-- start of Recorded information --

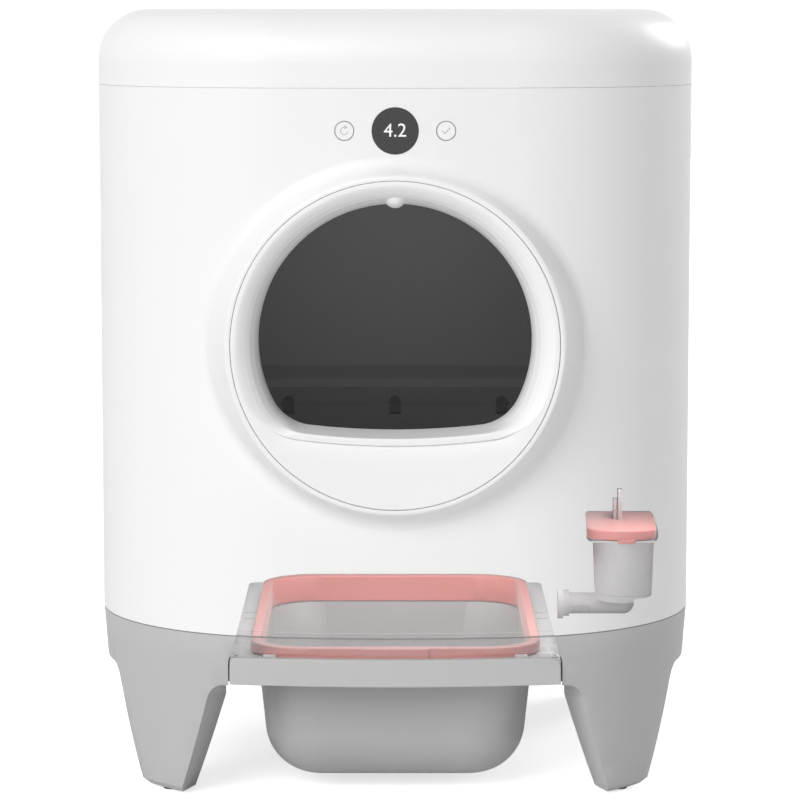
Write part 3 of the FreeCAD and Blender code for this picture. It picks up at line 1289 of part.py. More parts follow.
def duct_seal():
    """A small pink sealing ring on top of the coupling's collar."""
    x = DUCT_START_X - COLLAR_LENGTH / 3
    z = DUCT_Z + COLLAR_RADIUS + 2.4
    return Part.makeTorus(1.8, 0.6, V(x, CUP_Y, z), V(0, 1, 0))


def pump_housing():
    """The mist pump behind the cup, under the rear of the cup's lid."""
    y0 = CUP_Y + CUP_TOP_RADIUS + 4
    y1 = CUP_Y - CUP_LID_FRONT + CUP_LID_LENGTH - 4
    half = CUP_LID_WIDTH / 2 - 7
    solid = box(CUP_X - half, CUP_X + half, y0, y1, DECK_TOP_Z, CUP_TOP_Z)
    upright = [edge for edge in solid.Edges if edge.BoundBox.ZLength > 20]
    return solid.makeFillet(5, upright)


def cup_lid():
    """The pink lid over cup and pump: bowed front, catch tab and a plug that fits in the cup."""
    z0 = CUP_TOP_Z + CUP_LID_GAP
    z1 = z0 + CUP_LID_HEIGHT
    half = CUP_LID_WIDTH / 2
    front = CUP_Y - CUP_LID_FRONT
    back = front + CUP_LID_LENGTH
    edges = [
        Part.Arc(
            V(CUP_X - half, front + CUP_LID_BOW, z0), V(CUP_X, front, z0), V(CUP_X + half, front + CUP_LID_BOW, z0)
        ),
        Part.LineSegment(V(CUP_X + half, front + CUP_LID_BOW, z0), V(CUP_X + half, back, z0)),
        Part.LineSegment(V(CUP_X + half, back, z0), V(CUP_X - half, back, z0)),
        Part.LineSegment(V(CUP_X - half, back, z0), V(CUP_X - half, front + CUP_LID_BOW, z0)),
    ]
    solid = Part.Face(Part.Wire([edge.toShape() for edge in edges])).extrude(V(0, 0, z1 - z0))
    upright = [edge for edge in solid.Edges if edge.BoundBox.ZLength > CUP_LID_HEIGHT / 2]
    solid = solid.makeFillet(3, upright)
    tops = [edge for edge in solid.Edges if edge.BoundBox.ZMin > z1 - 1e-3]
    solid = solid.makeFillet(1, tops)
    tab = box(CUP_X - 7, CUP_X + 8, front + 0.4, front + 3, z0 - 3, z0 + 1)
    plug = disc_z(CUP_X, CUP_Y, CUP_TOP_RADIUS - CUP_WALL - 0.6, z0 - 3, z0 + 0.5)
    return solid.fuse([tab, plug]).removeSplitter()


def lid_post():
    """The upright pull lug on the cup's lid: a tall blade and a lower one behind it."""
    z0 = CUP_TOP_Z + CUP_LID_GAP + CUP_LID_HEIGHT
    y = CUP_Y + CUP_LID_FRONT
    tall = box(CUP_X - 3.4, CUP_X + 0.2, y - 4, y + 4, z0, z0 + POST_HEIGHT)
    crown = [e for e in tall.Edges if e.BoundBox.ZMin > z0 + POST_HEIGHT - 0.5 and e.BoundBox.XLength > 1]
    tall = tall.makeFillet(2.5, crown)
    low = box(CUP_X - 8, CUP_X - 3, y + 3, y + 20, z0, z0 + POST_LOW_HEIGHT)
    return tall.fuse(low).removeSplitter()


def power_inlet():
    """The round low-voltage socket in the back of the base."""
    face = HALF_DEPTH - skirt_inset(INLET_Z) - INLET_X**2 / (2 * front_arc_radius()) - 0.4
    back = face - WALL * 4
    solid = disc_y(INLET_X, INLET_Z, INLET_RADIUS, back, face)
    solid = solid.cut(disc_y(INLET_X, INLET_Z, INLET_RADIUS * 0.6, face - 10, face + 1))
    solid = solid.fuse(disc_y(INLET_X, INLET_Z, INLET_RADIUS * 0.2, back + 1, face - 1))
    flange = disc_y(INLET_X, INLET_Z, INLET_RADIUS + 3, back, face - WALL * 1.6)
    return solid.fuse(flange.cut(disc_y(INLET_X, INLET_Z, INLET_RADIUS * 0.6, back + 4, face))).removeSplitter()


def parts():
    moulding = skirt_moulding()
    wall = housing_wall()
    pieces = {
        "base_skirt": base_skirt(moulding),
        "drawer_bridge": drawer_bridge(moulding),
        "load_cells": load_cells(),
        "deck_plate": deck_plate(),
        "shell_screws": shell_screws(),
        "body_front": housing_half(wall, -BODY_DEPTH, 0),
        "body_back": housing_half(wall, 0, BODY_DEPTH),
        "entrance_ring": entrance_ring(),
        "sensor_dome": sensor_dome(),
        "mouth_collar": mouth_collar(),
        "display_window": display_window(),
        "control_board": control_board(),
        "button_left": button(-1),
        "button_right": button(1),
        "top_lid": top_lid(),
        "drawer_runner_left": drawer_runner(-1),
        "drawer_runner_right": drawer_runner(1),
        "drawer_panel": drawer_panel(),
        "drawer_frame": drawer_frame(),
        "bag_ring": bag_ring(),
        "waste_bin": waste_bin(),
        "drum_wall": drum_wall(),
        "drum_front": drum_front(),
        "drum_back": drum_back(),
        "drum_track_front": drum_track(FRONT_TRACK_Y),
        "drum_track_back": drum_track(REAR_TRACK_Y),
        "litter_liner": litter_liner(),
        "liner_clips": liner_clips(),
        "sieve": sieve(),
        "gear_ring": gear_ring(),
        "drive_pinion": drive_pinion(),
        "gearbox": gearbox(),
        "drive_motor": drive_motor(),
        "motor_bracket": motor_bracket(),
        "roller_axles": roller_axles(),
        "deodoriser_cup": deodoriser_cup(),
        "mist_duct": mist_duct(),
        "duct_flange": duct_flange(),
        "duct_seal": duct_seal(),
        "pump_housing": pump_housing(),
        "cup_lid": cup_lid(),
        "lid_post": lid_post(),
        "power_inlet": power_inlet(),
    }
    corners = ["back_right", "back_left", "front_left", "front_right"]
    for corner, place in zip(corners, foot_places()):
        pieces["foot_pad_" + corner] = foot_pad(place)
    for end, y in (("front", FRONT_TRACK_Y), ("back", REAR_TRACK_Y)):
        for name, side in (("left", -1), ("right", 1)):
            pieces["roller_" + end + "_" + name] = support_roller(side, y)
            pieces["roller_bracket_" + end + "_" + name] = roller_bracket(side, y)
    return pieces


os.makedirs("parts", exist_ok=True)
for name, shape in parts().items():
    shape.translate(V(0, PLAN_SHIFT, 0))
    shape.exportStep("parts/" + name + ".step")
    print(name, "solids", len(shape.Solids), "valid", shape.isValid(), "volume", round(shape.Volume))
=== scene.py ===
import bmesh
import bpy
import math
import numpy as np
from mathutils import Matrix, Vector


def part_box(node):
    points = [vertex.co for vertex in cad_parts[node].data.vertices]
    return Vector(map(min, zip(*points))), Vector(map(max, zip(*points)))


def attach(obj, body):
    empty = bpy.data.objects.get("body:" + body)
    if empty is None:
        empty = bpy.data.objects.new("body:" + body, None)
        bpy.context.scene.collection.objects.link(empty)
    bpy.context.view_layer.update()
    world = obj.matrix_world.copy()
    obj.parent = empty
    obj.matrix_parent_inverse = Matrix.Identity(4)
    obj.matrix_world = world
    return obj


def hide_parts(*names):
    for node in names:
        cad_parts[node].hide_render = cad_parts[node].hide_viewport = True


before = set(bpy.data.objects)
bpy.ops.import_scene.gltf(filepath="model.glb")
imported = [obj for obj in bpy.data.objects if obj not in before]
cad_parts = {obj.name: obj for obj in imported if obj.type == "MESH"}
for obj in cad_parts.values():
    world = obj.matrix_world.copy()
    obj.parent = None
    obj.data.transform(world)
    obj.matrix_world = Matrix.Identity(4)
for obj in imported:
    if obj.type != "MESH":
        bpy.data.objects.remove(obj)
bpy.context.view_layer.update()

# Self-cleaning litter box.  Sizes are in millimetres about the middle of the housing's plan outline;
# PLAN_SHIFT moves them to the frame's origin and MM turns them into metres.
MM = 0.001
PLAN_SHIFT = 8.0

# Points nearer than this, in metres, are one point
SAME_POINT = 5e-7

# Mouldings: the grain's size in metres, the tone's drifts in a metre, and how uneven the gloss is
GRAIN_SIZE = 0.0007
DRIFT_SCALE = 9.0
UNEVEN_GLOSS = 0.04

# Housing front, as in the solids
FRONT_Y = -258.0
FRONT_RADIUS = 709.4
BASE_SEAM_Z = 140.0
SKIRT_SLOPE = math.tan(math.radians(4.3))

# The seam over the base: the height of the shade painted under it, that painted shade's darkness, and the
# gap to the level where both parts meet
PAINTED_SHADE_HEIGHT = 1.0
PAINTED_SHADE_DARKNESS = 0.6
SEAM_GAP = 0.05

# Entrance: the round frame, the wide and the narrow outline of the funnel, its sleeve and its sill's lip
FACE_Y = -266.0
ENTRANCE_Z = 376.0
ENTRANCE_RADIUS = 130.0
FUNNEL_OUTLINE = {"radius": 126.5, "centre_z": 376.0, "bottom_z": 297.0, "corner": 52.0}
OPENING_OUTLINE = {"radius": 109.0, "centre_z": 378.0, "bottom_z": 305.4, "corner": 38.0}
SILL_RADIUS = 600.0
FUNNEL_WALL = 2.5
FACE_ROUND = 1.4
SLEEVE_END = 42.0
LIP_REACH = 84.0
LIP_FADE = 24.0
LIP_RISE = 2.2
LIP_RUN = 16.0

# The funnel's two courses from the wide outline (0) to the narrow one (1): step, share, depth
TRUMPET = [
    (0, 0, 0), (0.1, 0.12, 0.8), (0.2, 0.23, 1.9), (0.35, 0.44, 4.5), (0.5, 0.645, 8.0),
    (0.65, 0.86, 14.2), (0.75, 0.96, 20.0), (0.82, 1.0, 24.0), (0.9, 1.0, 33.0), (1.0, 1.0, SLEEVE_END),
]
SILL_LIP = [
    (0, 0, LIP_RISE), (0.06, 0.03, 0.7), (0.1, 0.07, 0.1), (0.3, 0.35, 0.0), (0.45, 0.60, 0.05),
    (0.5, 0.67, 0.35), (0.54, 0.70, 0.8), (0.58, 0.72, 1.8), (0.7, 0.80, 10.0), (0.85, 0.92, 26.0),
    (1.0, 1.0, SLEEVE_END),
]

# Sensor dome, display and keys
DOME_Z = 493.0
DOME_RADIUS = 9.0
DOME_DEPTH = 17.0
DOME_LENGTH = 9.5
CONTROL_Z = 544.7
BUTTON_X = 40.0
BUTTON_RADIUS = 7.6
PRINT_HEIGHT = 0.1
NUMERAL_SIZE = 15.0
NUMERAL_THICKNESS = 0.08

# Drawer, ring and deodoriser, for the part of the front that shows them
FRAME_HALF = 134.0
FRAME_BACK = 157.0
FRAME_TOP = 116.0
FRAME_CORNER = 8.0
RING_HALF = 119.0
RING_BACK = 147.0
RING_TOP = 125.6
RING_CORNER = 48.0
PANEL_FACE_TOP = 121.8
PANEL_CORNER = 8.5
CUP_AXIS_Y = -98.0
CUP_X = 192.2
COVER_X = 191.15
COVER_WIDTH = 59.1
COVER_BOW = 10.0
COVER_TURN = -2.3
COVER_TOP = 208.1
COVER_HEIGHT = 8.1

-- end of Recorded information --

Goal: From the line with "for name, shape" through the line with "obj.matrix_world = world", set down every line exactly and nothing besides.

Response to the exercise:
for name, shape in parts().items():
    shape.translate(V(0, PLAN_SHIFT, 0))
    shape.exportStep("parts/" + name + ".step")
    print(name, "solids", len(shape.Solids), "valid", shape.isValid(), "volume", round(shape.Volume))
=== scene.py ===
import bmesh
import bpy
import math
import numpy as np
from mathutils import Matrix, Vector


def part_box(node):
    points = [vertex.co for vertex in cad_parts[node].data.vertices]
    return Vector(map(min, zip(*points))), Vector(map(max, zip(*points)))


def attach(obj, body):
    empty = bpy.data.objects.get("body:" + body)
    if empty is None:
        empty = bpy.data.objects.new("body:" + body, None)
        bpy.context.scene.collection.objects.link(empty)
    bpy.context.view_layer.update()
    world = obj.matrix_world.copy()
    obj.parent = empty
    obj.matrix_parent_inverse = Matrix.Identity(4)
    obj.matrix_world = world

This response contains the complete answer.